If you’re concerned about too many people showing up, ask that everyone checks in when they arrive. Ask if they RSVP’d via Meetup.com or Evenbrite and check them off the corresponding registration lists.
Universe is like a smaller Eventbrite. Similar approach to the above. ^^^
Meetup, Eventbrite, and Universe are good for getting in front of people who are looking for events. Facebook is good for getting in front of people who may not be proactively looking to attend an event.
Create a page for your meetup group. Publish events and point the “get tickets” link to your Eventbrite post. Why Eventbrite?

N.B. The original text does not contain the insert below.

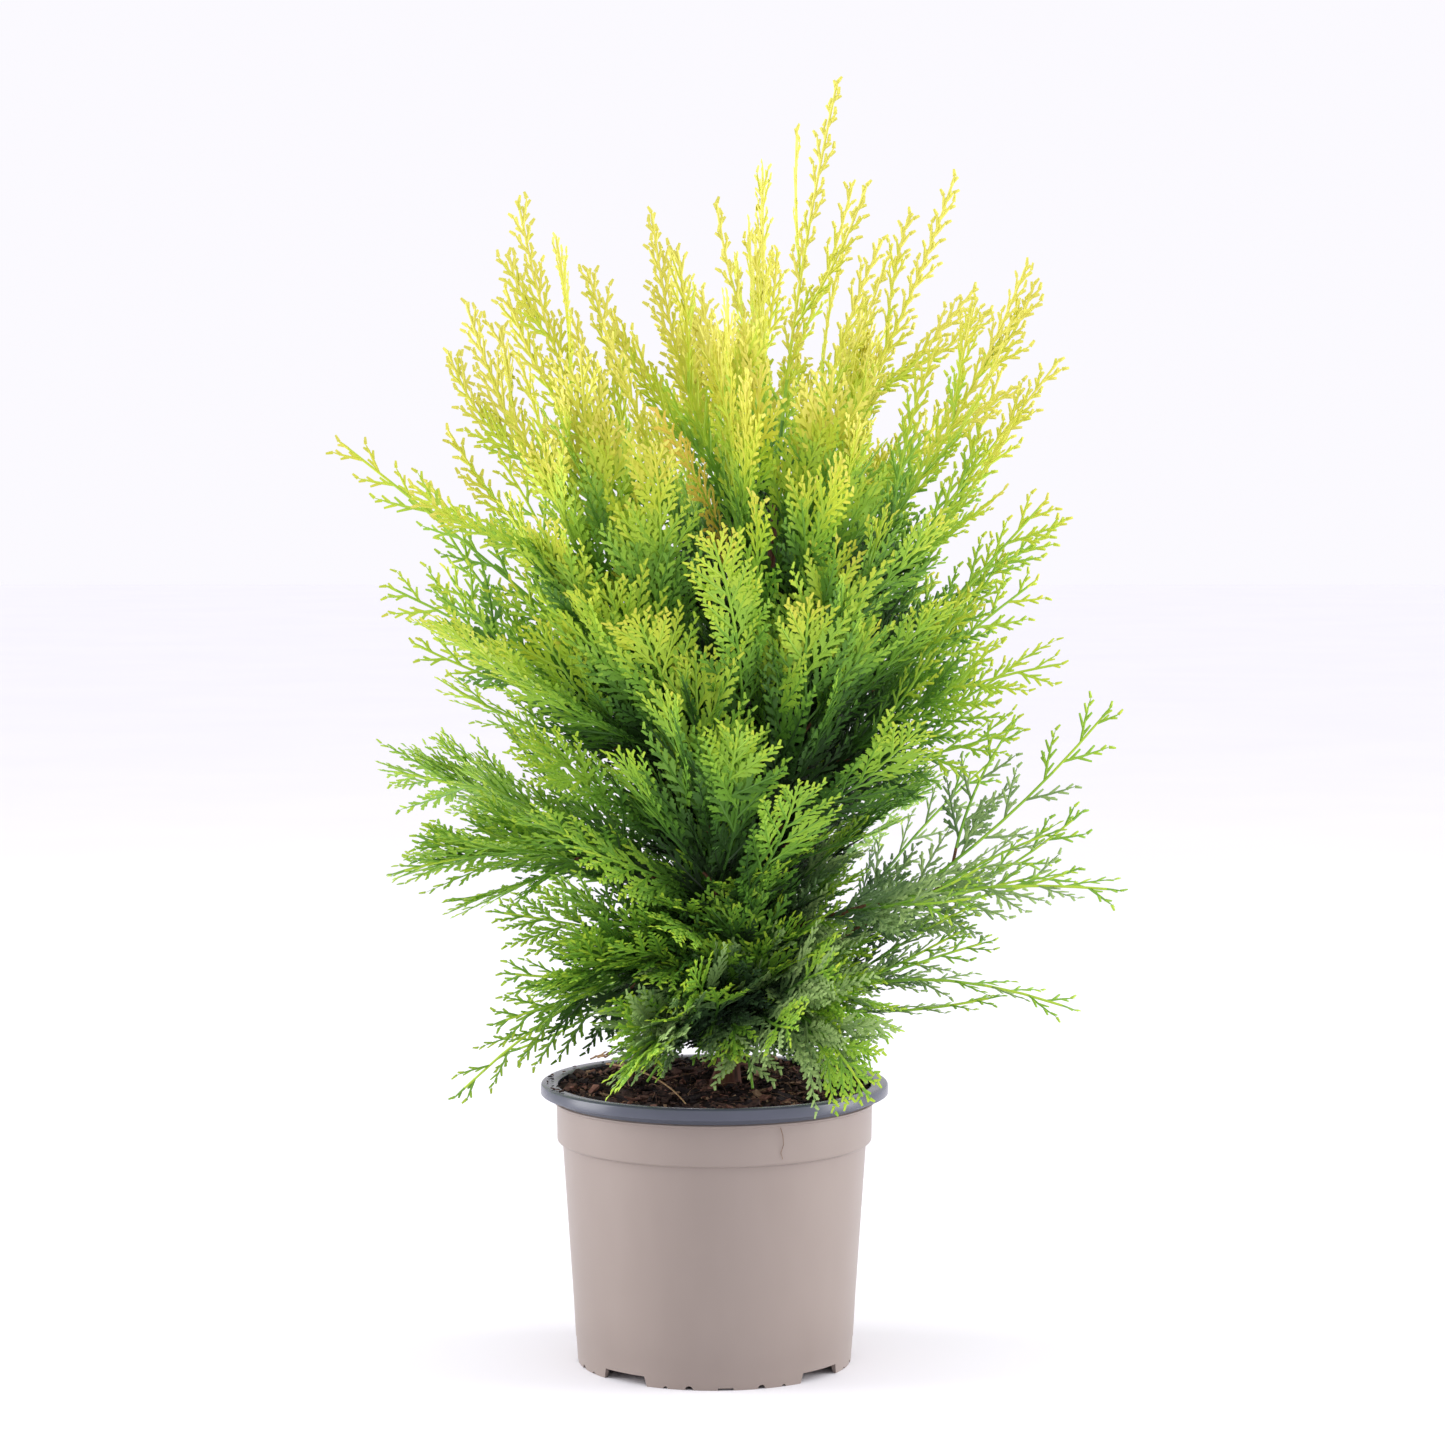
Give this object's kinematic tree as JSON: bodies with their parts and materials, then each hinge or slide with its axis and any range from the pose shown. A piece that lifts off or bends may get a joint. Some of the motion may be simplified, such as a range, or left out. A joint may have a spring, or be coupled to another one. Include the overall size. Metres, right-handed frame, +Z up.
{
  "type": "lawson cypress in a nursery pot",
  "caption": "Young golden-tipped Lawson cypress with loose upright fans of flat feathery sprays, growing in a round taupe nursery pot.",
  "frame": {"origin": "on the pot's axis, at the level it stands on", "axes": "+Z up along the pot's axis, -Y towards the front seen in the picture, +X to its right"},
  "size_m": [0.4184, 0.3251, 0.694],
  "materials": {
    "pot_taupe": "satin",
    "growing_medium": "matte",
    "bark": "matte",
    "bough_bark": "matte",
    "foliage_skirt": "matte",
    "foliage_hanging": "matte",
    "foliage_low": "matte",
    "foliage_middle": "matte",
    "foliage_upper": "matte",
    "foliage_high": "matte",
    "foliage_leader": "matte"
  },
  "bodies": {
    "root": {"bough_low_0": "bough_bark", "bough_low_1": "bough_bark", "bough_low_2": "bough_bark", "bough_low_3": "bough_bark", "bough_low_4": "bough_bark", "bough_low_5": "bough_bark", "bough_low_6": "bough_bark", "bough_middle_0": "bough_bark", "bough_middle_1": "bough_bark", "bough_middle_2": "bough_bark", "bough_middle_3": "bough_bark", "bough_middle_4": "bough_bark", "bough_middle_5": "bough_bark", "bough_middle_6": "bough_bark", "foliage_hanging_0": "foliage_hanging", "foliage_hanging_1": "foliage_hanging", "foliage_hanging_2": "foliage_hanging", "foliage_hanging_3": "foliage_hanging", "foliage_hanging_4": "foliage_hanging", "foliage_hanging_5": "foliage_hanging", "foliage_high_0": "foliage_high", "foliage_high_1": "foliage_high", "foliage_high_2": "foliage_high", "foliage_high_3": "foliage_high", "foliage_high_4": "foliage_high", "foliage_high_5": "foliage_high", "foliage_high_6": "foliage_high", "foliage_leader_0": "foliage_leader", "foliage_leader_1": "foliage_leader", "foliage_leader_2": "foliage_leader", "foliage_leader_3": "foliage_leader", "foliage_low_0": "foliage_low", "foliage_low_1": "foliage_low", "foliage_low_2": "foliage_low", "foliage_low_3": "foliage_low", "foliage_low_4": "foliage_low", "foliage_low_5": "foliage_low", "foliage_low_6": "foliage_low", "foliage_middle_0": "foliage_middle", "foliage_middle_1": "foliage_middle", "foliage_middle_2": "foliage_middle", "foliage_middle_3": "foliage_middle", "foliage_middle_4": "foliage_middle", "foliage_middle_5": "foliage_middle", "foliage_middle_6": "foliage_middle", "foliage_skirt_0": "foliage_skirt", "foliage_skirt_1": "foliage_skirt", "foliage_skirt_2": "foliage_skirt", "foliage_skirt_3": "foliage_skirt", "foliage_skirt_4": "foliage_skirt", "foliage_skirt_5": "foliage_skirt", "foliage_upper_0": "foliage_upper", "foliage_upper_1": "foliage_upper", "foliage_upper_2": "foliage_upper", "foliage_upper_3": "foliage_upper", "foliage_upper_4": "foliage_upper", "foliage_upper_5": "foliage_upper", "growing_medium": "growing_medium", "pot": "pot_taupe", "trunk": "bark"}
  },
  "joints": []
}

Because there’s less friction and commitment.
For a person to join your meetup group, they first need a Meetup.com account, then they need to join your group, then they need to RSVP. That’s a lot of steps.
Eventbrite doesn’t force them to jump through those hoops. They don’t even need an Eventbrite account. And they’re more likely to have used Eventbrite, not Meetup.com, in the past.

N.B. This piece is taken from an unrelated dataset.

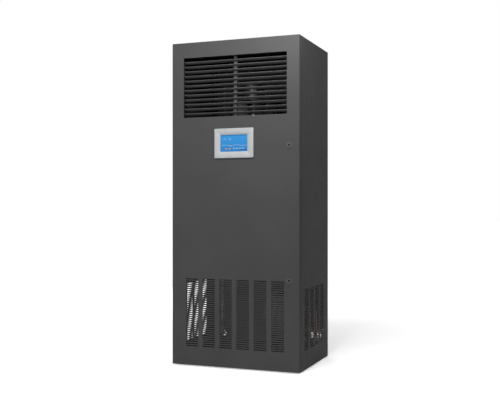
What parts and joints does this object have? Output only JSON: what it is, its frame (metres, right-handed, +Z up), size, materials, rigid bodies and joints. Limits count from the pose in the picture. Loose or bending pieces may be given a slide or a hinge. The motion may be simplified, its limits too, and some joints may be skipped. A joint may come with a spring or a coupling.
{
  "type": "data centre cooling cabinet",
  "caption": "Floor-standing cooling cabinet: full-height hinged door with a blade supply grille above, a touch display, slotted air intake below, and a fan, coil and compressor inside.",
  "frame": {"origin": "on the floor, at the middle of the cabinet's width and of its whole depth from display bezel to rear screw heads", "axes": "+X from the hinge side to the lock side, -Y out of the door, +Z up"},
  "size_m": [0.75, 0.566, 1.807],
  "materials": {
    "dark_paint": "fine textured powder coat",
    "frame_paint": "satin powder coat",
    "galvanised": "galvanised",
    "zinc": "bright zinc",
    "aluminium": "mill finish",
    "copper": "drawn copper",
    "brass": "machined",
    "black_paint": "gloss enamel",
    "black_plastic": "moulded",
    "grey_plastic": "moulded",
    "red_plastic": "moulded",
    "drier_paint": "enamel",
    "seal_rubber": "matt",
    "filter_cloth": "pleated",
    "display_glass": "lit"
  },
  "bodies": {
    "cabinet": {"base_frame": "frame_paint", "levelling_feet": "black_plastic", "frame_posts": "frame_paint", "top_frame": "frame_paint", "side_rails": "galvanised", "top_panel": "dark_paint", "side_panel_left": "dark_paint", "side_panel_right": "dark_paint", "rear_panel": "dark_paint", "pipe_entry_plate": "galvanised", "cable_gland": "black_plastic", "panel_screws": "black_paint", "fan_deck": "galvanised", "fan_inlet_nozzle": "galvanised", "fan_bracket": "galvanised", "fan_motor": "black_paint", "filter_frame": "galvanised", "filter_media": "filter_cloth", "coil_fins": "aluminium", "coil_casing": "galvanised", "coil_tubes": "copper", "drain_pan": "galvanised", "drain_pipe": "grey_plastic", "heater_elements": "aluminium", "control_box": "galvanised", "switchgear": "grey_plastic", "controller": "black_plastic", "inner_cover": "galvanised", "compressor": "black_paint", "compressor_mounts": "seal_rubber", "refrigerant_pipes": "copper", "filter_drier": "drier_paint", "expansion_valve": "brass", "hinge_brackets": "galvanised"},
    "door": {"door_shell": "dark_paint", "door_gasket": "seal_rubber", "door_stiffeners": "dark_paint", "hinge_bushings": "brass", "grille_frame": "black_paint", "grille_mullion": "dark_paint", "display_bezel": "grey_plastic", "display_screen": "display_glass", "display_housing": "black_plastic", "lock_housings": "black_plastic"},
    "impeller": {"fan_impeller": "aluminium"},
    "switch_handle": {"main_switch": "red_plastic"},
    "lock_upper": {"lock_core_upper": "zinc"},
    "lock_lower": {"lock_core_lower": "zinc"},
    "blade_01": {"blade_01": "dark_paint"},
    "blade_02": {"blade_02": "dark_paint"},
    "blade_03": {"blade_03": "dark_paint"},
    "blade_04": {"blade_04": "dark_paint"},
    "blade_05": {"blade_05": "dark_paint"},
    "blade_06": {"blade_06": "dark_paint"},
    "blade_07": {"blade_07": "dark_paint"},
    "blade_08": {"blade_08": "dark_paint"},
    "blade_09": {"blade_09": "dark_paint"},
    "blade_10": {"blade_10": "dark_paint"},
    "blade_11": {"blade_11": "dark_paint"},
    "blade_12": {"blade_12": "dark_paint"}
  },
  "joints": [
    {"name": "door_hinge", "type": "hinge", "parent": "cabinet", "child": "door", "pos_m": [-0.367, -0.267, 0], "axis": [0, 0, -1], "range_deg": [0, 105]},
    {"name": "impeller_spin", "type": "hinge", "parent": "cabinet", "child": "impeller", "pos_m": [0, 0.035, 1.44], "axis": [0, 0, 1], "continuous": true},
    {"name": "main_switch_turn", "type": "hinge", "parent": "cabinet", "child": "switch_handle", "pos_m": [-0.17, -0.11, 1.209], "axis": [0, 1, 0], "range_deg": [0, 90]},
    {"name": "lock_upper_turn", "type": "hinge", "parent": "door", "child": "lock_upper", "pos_m": [0.318, -0.244, 1.221], "axis": [0, -1, 0], "range_deg": [0, 90]},
    {"name": "lock_lower_turn", "type": "hinge", "parent": "door", "child": "lock_lower", "pos_m": [0.318, -0.244, 0.495], "axis": [0, -1, 0], "range_deg": [0, 90]},
    {"name": "blade_01_tilt", "type": "hinge", "parent": "door", "child": "blade_01", "pos_m": [0, -0.25478, 1.69555], "axis": [1, 0, 0], "range_deg": [-15, 35]},
    {"name": "blade_02_tilt", "type": "hinge", "parent": "door", "child": "blade_02", "pos_m": [0, -0.25478, 1.66935], "axis": [1, 0, 0], "range_deg": [-15, 35]},
    {"name": "blade_03_tilt", "type": "hinge", "parent": "door", "child": "blade_03", "pos_m": [0, -0.25478, 1.64315], "axis": [1, 0, 0], "range_deg": [-15, 35]},
    {"name": "blade_04_tilt", "type": "hinge", "parent": "door", "child": "blade_04", "pos_m": [0, -0.25478, 1.61695], "axis": [1, 0, 0], "range_deg": [-15, 35]},
    {"name": "blade_05_tilt", "type": "hinge", "parent": "door", "child": "blade_05", "pos_m": [0, -0.25478, 1.59075], "axis": [1, 0, 0], "range_deg": [-15, 35]},
    {"name": "blade_06_tilt", "type": "hinge", "parent": "door", "child": "blade_06", "pos_m": [0, -0.25478, 1.56455], "axis": [1, 0, 0], "range_deg": [-15, 35]},
    {"name": "blade_07_tilt", "type": "hinge", "parent": "door", "child": "blade_07", "pos_m": [0, -0.25478, 1.53835], "axis": [1, 0, 0], "range_deg": [-15, 35]},
    {"name": "blade_08_tilt", "type": "hinge", "parent": "door", "child": "blade_08", "pos_m": [0, -0.25478, 1.51215], "axis": [1, 0, 0], "range_deg": [-15, 35]},
    {"name": "blade_09_tilt", "type": "hinge", "parent": "door", "child": "blade_09", "pos_m": [0, -0.25478, 1.48595], "axis": [1, 0, 0], "range_deg": [-15, 35]},
    {"name": "blade_10_tilt", "type": "hinge", "parent": "door", "child": "blade_10", "pos_m": [0, -0.25478, 1.45975], "axis": [1, 0, 0], "range_deg": [-15, 35]},
    {"name": "blade_11_tilt", "type": "hinge", "parent": "door", "child": "blade_11", "pos_m": [0, -0.25478, 1.43355], "axis": [1, 0, 0], "range_deg": [-15, 35]},
    {"name": "blade_12_tilt", "type": "hinge", "parent": "door", "child": "blade_12", "pos_m": [0, -0.25478, 1.40735], "axis": [1, 0, 0], "range_deg": [-15, 35]}
  ]
}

So publish that event on Facebook and share it out. Then follow up with people who’ve registered already and encourage them to do the same.
6. Online community calendars
Look for community events calendars on local websites. For example, BlogTO has an events calendar that anyone can submit an event to.

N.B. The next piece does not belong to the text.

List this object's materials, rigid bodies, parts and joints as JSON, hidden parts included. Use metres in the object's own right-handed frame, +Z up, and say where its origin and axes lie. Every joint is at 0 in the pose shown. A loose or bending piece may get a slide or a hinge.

A quick web search for “community events calendar [location]” should turn up some promising results.
7. Community bulletin boards & flyers
Does this feel a bit old-school? Absolutely. But awareness is awareness.
You’ll probably find these at your local coffee shops and libraries. Put up a flyer that promotes your meetup group, not a single event. That way the flyer won’t become irrelevant after the date passes.
8. Social media presence for the group
I touched on this already with the Facebook page, but if you’re serious about growing your meetup group, you should spin up separate, dedicated profiles for the group itself.
How it promotes the group: People discover the group’s content > learn about the group > join the group > attend an event.
For fueling the group’s profile and reach: Share content from the events > amplify through your personal accounts > encourage members to do the same.
Share takeaways and links through Twitter; photos and videos through Instagram. If you have the people-power, get someone to manage the account during meetups and push the content out.
9. Group website
This goes hand-in-hand with the social media presence. As great as Meetup.com is, it’s still not under our total control. Meetup.com can change how they operate at any time (and they have a long history of doing so).
A dedicated website gives your group a home on the web that you control from top to bottom. A dedicated website also means you can start publishing content to boost your discoverability via SEO.
My go-to approach: Publish a recap of every group event. Was there a presentation? Share takeaways. Was it a social event? Share photos.
The next level: Curate resources related to your group. Publish a monthly or weekly digest of news and links that are useful to your members.
Share and amplify this content on social media. Although the target audience is your existing members, potential members (or presenters, or sponsors!) may also find it helpful.
10. Group newsletter
The email capabilities in Meetup.com (and Eventbrite) are rudimentary. They’re good for certain tasks — like contacting people who RSVP’d for a particular event — but they’re not great for regular communication with all your members.
You’ll want to use a proper email marketing service, something that gives you more control over who you’re contacting and more insight into how your emails perform.
My take: Start a newsletter. Pull the content from your group website (see my point above about recaps + a weekly/monthly digest), and use the newsletter to promote your upcoming meetups.
Add the signup form to your group website and encourage members to join. That way, people who may be interested in your group can take a small step towards joining.
Outreach = cold calls/emails. Contact local organizations, like other community groups, and get straight to the point:
- Hi, I’m [X] from [group].
- We’re a local community group about [topic].
- We’re hosting an event on [date] about [subject].
- We think your members would be interested in attending because [reasons].
- They can find all the details & RSVP here: [link]
- Would you be willing to let your members know?
- Thank you!
…or some variation of that.
We’re not leading with some fake compliment, I’m not applying any pressure. We’re politely asking for a favour while making it clear that it’s in their interest.
12. Your members
There’s nothing as powerful as a word-of-mouth referral. Ask your members to share your event with their own networks, or to invite a specific colleague/friend. Make this a standard thing.
Bonus: Lead with a presentation, follow with a social
New members will often come out because they’re interested in a specific topic. The community aspect — meeting other people, making new connections — comes after.
By leading with a presentation or a notable speaker, you’ll draw people in with the content, i.e. “[expert] will show us how to [achieve something]”. Follow that with a social activity, like going to a local pub.
People who aren’t interested in socializing — the ones who just came for the content — can take off. And because you led with the presentation, people who stick around for the socializing will already have something in common.
Meetup promotion = reach x frequency
Reach x Frequency is an old-school media buying formula for advertising, and it’s applicable to promoting your meetup group:
- You get in front of new people in different ways
- A subset of that group will think about joining you
- From that “maybe” group, a smaller group shows up
…and you just keep at it.
It’ll be slow at first, it always is, but you’ll pick up momentum over time. If you’re consistent with your promoting, and consistent with your meetups being good and interesting and worth attending, your group will grow.